Openfire/HttpSession.java at e9a6eb55af4481eff1d75e6a031dfb340ce2c4a0 · igniterealtime/Openfire · GitHub Line :1040 does not seem to be the problem. Anyhow it calls failDelivery(deliverable.getPackets()):1054 and it seems that there the threads are created.

//1040
synchronized (pendingElements) {
    for (Deliverable deliverable : pendingElements) {
        failDelivery(deliverable.getPackets());
    }
    pendingElements.clear();
} //1054
private void failDelivery(final Collection<Packet> packets) {
    if (packets == null) {
        // Do nothing if someone asked to deliver nothing         return;
    }
    // use a separate thread to schedule backup delivery
   TaskEngine.getInstance().submit(new Runnable() {
  @Override
  public void run() {
        for (Packet packet : packets) {
              try {
            backupDeliverer.deliver(packet);
              }
              catch (UnauthorizedException e) {
                  Log.error("Unable to deliver message to backup deliverer", e);
              }
        }
  }
   });
}

The number of threads should be closedSessions * pendingElements.

guus · April 14, 2016, 10:45am

Not sure why that would need to be done inside of the lock on line 2 though. I still don’t get why there are so many threads locking on that exact same monitor. It appears to be one session causing this.

Kairzhan · April 14, 2016, 11:18am

how to make this problem session find from log or other source?

LG1 · April 14, 2016, 3:28pm

I still don’t get it. I’m looking at this stack trace:

"TaskEngine-pool-34035" #42778 daemon prio=5 os_prio=0 tid=0x00007ff123890000 nid=0x1ec9 waiting for monitor entry [0x00007ff05c24e000]
   java.lang.Thread.State: BLOCKED (on object monitor)
   at java.util.Collections$SynchronizedCollection.add(Collections.java:2035)
      if (!delivered) {
        if (pendingConnections > 0) {
          Log.warn("Unable to deliver a stanza (...)! RID / Connection processing is out of sync!");
        }
        pendingElements.add(stanza);
      }
   at org.jivesoftware.openfire.http.HttpSession.deliver(HttpSession.java:951)
   - waiting to lock <0x00000003cfaf5508> (a java.util.Collections$SynchronizedRandomAccessList)
   at org.jivesoftware.openfire.http.HttpSession.deliver(HttpSession.java:985)
   at org.jivesoftware.openfire.http.HttpSession.deliver(HttpSession.java:951)   at org.jivesoftware.openfire.session.LocalSession.process(LocalSession.java:320)
   at org.jivesoftware.openfire.spi.RoutingTableImpl.routeToLocalDomain(RoutingTableImpl.java:359)
   at org.jivesoftware.openfire.spi.RoutingTableImpl.routePacket(RoutingTableImpl.java:244)
   at org.jivesoftware.openfire.net.SocketPacketWriteHandler.process(SocketPacketWriteHandler.java:74)
   at org.jivesoftware.openfire.spi.PacketDelivererImpl.deliver(PacketDelivererImpl.java:57)
   at org.jivesoftware.openfire.http.HttpSession$4.run(HttpSession.java:1065)
   at java.util.concurrent.Executors$RunnableAdapter.call(Executors.java:511)
   at java.util.concurrent.FutureTask.run(FutureTask.java:266)
   at java.util.concurrent.ThreadPoolExecutor.runWorker(ThreadPoolExecutor.java:1142)
   at java.util.concurrent.ThreadPoolExecutor$Worker.run(ThreadPoolExecutor.java:617)
   at java.lang.Thread.run(Thread.java:745)

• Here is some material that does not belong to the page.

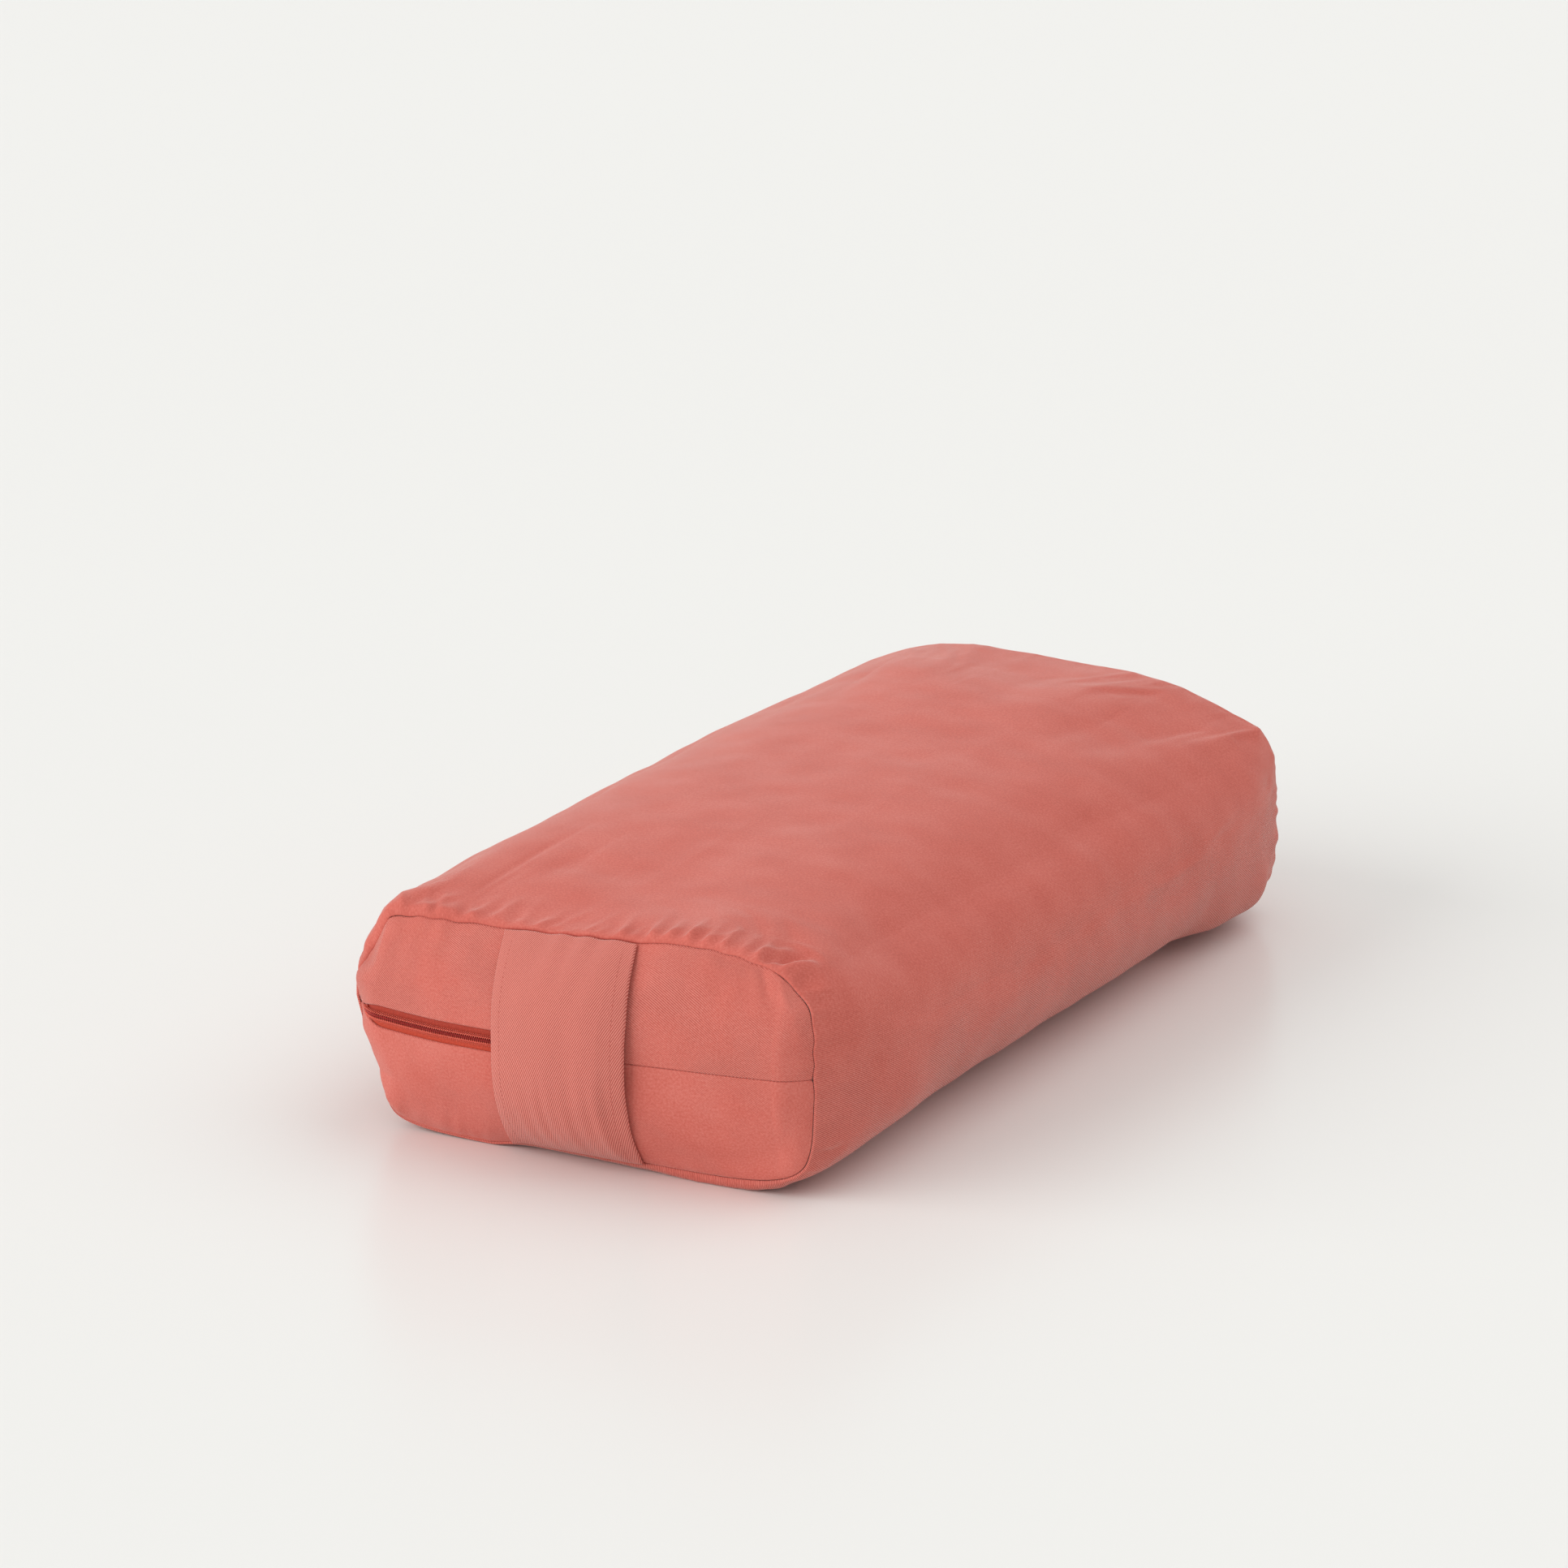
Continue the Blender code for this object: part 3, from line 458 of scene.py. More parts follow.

I think that “HttpSession.java:1065 - backupDeliverer.deliver(packet);” is responible for this stacktrace, please correct me if I’m wrong. This would explain why the server crashed.

I think it should call “deliver(OfflinePacketDeliverer.java:49)”. Anyhow in the stack trace we see that it calls “HttpSession.deliver(HttpSession.java:985)”. As it calls itself the thread has to wait until all pendingElements are processed (and temporary stored in 10k other locked threads) just to add it again to pendingElements when the lock is released (like all other threads). This works a few time quite good but as the number of pendingElements increases at one point the server crashes.